We await the data for 2020 to see how the timing of the spring bloom and the main copepod grazer aligned in the colder spring of 2020. During summer, the pelagic ecosystem in Kongsfjorden is subject to extensive meltwater runoff from glaciers, which has a marked impact on fjord circulation, the marine light climate, and nutrient dynamics. Late July 2020 saw record-high air temperatures and record glacier melt in Kongsfjorden.

Temporal match of young Calanus glacialis (copepodid stages CI, CII and CIII) with the phytoplankton spring bloom (measured as chlorophyll-a (chl-a)). in Kongsfjorden in 2019. This match in time is crucial for the development of the Calanus population, which in turn is preyed on by seabirds, fish, whales, and other species higher in the food web.

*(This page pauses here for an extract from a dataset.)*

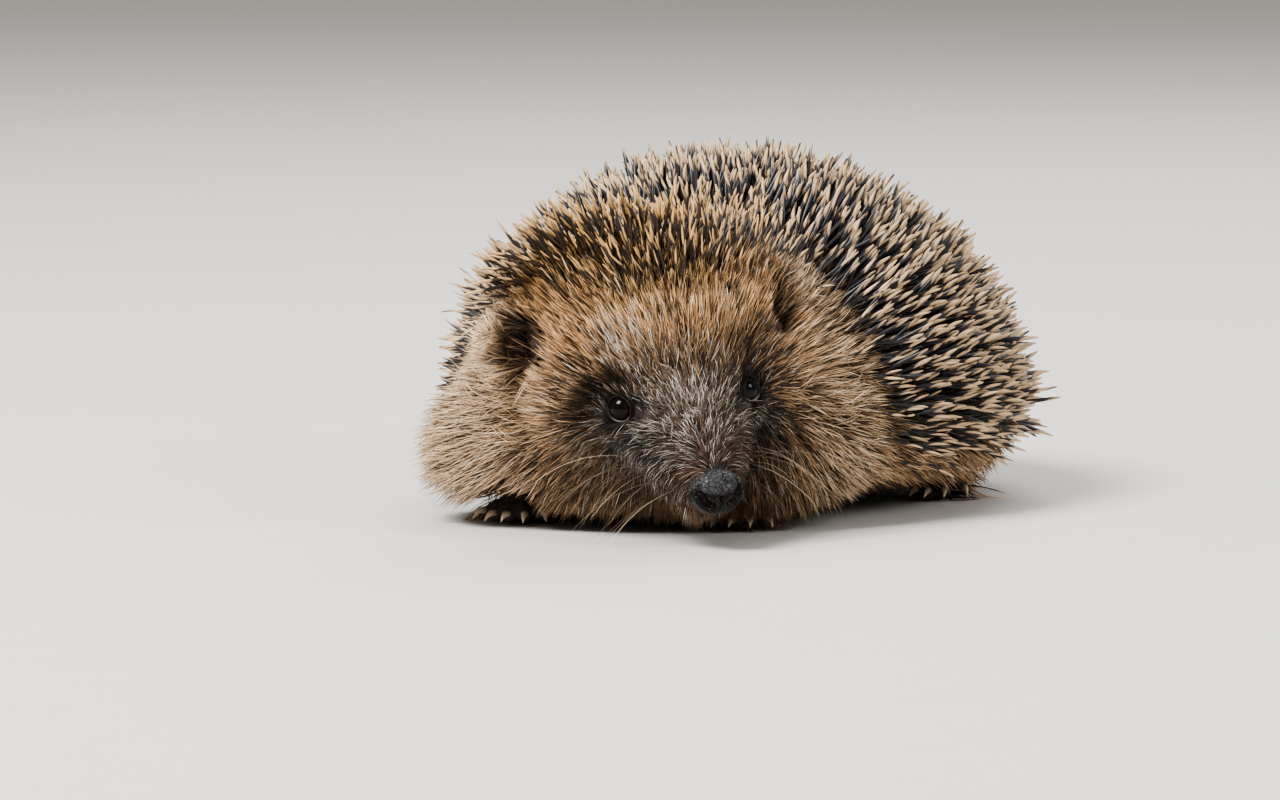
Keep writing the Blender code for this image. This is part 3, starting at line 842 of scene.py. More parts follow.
class Nodes:
    """Short ways to build a node tree."""

    def __init__(self, tree: NodeTree) -> None:
        """Keep the tree that nodes are added to."""
        self.tree = tree

    def add(self, kind: str, inputs: dict | None = None, **settings: object) -> Node:
        """Add a node.

        Args:
            kind: The node's type.
            inputs: What each input gets: a value, or the output of another node.
            settings: The node's own properties.

        Returns:
            The new node.
        """
        node = self.tree.nodes.new(kind)
        for name, value in settings.items():
            setattr(node, name, value)
        self.fill(node, inputs or {})
        return node

    def fill(self, node: Node, inputs: dict) -> None:
        """Give a node's inputs their values, or link them to the outputs of other nodes.

        Args:
            node: The node.
            inputs: What each input gets, by its name or its number.
        """
        for name, value in inputs.items():
            socket = node.inputs[name] if isinstance(name, int) else self.open_socket(node, name)
            if isinstance(value, NodeSocket):
                self.tree.links.new(value, socket)
            else:
                socket.default_value = value

    @staticmethod
    def open_socket(node: Node, name: str) -> NodeSocket:
        """Find the input of that name which the node's settings leave in use."""
        return next(s for s in node.inputs if s.name == name and s.enabled)

    def result(self, kind: str, inputs: dict | None = None, **settings: object) -> NodeSocket:
        """Add a node and give its first output in use."""
        node = self.add(kind, inputs, **settings)
        return next(s for s in node.outputs if s.enabled)

    def math(self, operation: str, *values: object) -> NodeSocket:
        """Reckon with plain numbers."""
        return self.result("ShaderNodeMath", dict(enumerate(values)), operation=operation)

    def scaled(self, value: object, factor: object, offset: object) -> NodeSocket:
        """Multiply a number and add another."""
        return self.math("MULTIPLY_ADD", value, factor, offset)

    def mix(self, share: object, first: object, second: object, blend: str = "MIX") -> NodeSocket:
        """Mix two colours.

        Args:
            share: How much the second colour counts.
            first: One colour.
            second: The other.
            blend: The way in which they mix.

        Returns:
            The mixture.
        """
        inputs = {0: share, 6: first, 7: second}
        node = self.add("ShaderNodeMix", inputs, data_type="RGBA", blend_type=blend)
        return node.outputs[2]

    def tone(self, colour: object, value: object, saturation: object = 1.0) -> NodeSocket:
        """Make a colour lighter or darker, and richer or paler."""
        inputs = {"Color": colour, "Value": value, "Saturation": saturation}
        return self.result("ShaderNodeHueSaturation", inputs)

    def noise(self, place: NodeSocket, scale: object, detail: float) -> NodeSocket:
        """Give soft random spots."""
        inputs = {"Vector": place, "Scale": scale, "Detail": detail}
        return self.result("ShaderNodeTexNoise", inputs)

    def cells(self, place: NodeSocket, scale: object) -> NodeSocket:
        """Divide space into cells, and say how far each place is from the nearest wall."""
        inputs = {"Vector": place, "Scale": scale}
        return self.result("ShaderNodeTexVoronoi", inputs, feature="DISTANCE_TO_EDGE")

    def bump(self, height: NodeSocket, strength: float, depth: float) -> NodeSocket:
        """Turn heights into small relief."""
        inputs = {"Height": height, "Strength": strength, "Distance": depth}
        return self.result("ShaderNodeBump", inputs)

    def place(self) -> NodeSocket:
        """Read places in the object's own space."""
        return self.add("ShaderNodeTexCoord").outputs["Object"]

    def number(self, name: str) -> NodeSocket:
        """Read one of the mesh's attributes that is a number."""
        return self.add("ShaderNodeAttribute", attribute_name=name).outputs["Fac"]

    def colour(self, name: str) -> NodeSocket:
        """Read one of the mesh's attributes that is a colour."""
        return self.add("ShaderNodeAttribute", attribute_name=name).outputs["Color"]

    def step(self, value: NodeSocket, low: float, high: float) -> NodeSocket:
        """Rise smoothly from 0 at `low` to 1 at `high`."""
        inputs = {"Value": value, "From Min": low, "From Max": high}
        return self.result("ShaderNodeMapRange", inputs, interpolation_type="SMOOTHSTEP")


def material_nodes(name: str) -> tuple[Material, Nodes, Node]:
    """Start a material.

    Args:
        name: The material's name.

    Returns:
        The material, its nodes, and its Principled BSDF.
    """
    material = bpy.data.materials.new(name)
    material.use_nodes = True
    nodes = Nodes(material.node_tree)
    return material, nodes, nodes.tree.nodes["Principled BSDF"]


def rgba(colour: Triple) -> tuple[float, float, float, float]:
    """Add full opacity to a colour."""
    return (*colour, 1.0)


def add_sockets(tree: NodeTree, in_out: str, kinds: dict[str, str]) -> None:
    """Give a node group its inputs or its outputs, from the kind of each by its name."""
    for name, kind in kinds.items():
        tree.interface.new_socket(name=name, in_out=in_out, socket_type=f"NodeSocket{kind}")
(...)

Based on the Isfjorden–Adventfjorden time series, seasonal and interannual variations in the community composition and biodiversity of unicellular organisms during 2011-2019 are currently being analysed. Our data show a highly seasonal pattern with large interannual variations in community composition. The years 2012-2014 varied greatly in “fjord climate”: 2013 was a cold, 2014 a warm, and 2012 an intermediate year. The timing and magnitude of the spring bloom also varied greatly between these years, as did the species composition of the community. Micromonas polaris, a small green alga adapted to cold water and shade, is an important baseline phototroph in the Arctic.

By using DNA metabarcoding we could determine that this arctic species was replaced by a boreal species of Micromonas in the warm year 2014.

Documenting seasonal changes in the Arctic is key to detecting long-term trends and to obtaining the richness of data needed to reveal diverse responses of the marine ecosystem to a changing environment. Seasonal monitoring is logistically demanding, but it allows us both to make more precise estimates of yearly biomass production for comparison on interannual timescales, and also to track the timing of key biological events such as the phytoplankton spring bloom, which are expected to be altered with climate change.

Section plot of seawater temperature (top graphs) and chlorophyll fluorescence in µg L-1 (bottom graphs) in the upper 250 m of the water column in central Kongsfjorden from spring to autumn in 2019 (left graphs) and 2020 (right graphs). Spring (May) water temperatures in 2019 exceeded 1.5°C, whereas in 2020 they were below 1°C.


This research was funded in part by the Norwegian Polar Institute’s Svalbard Programme, UNIS internal strategy funds, Svalbard Environmental Protection Fund, Fram Centre Fjord and Coast and Arctic Ocean Flagships, and the Research Council of Norway.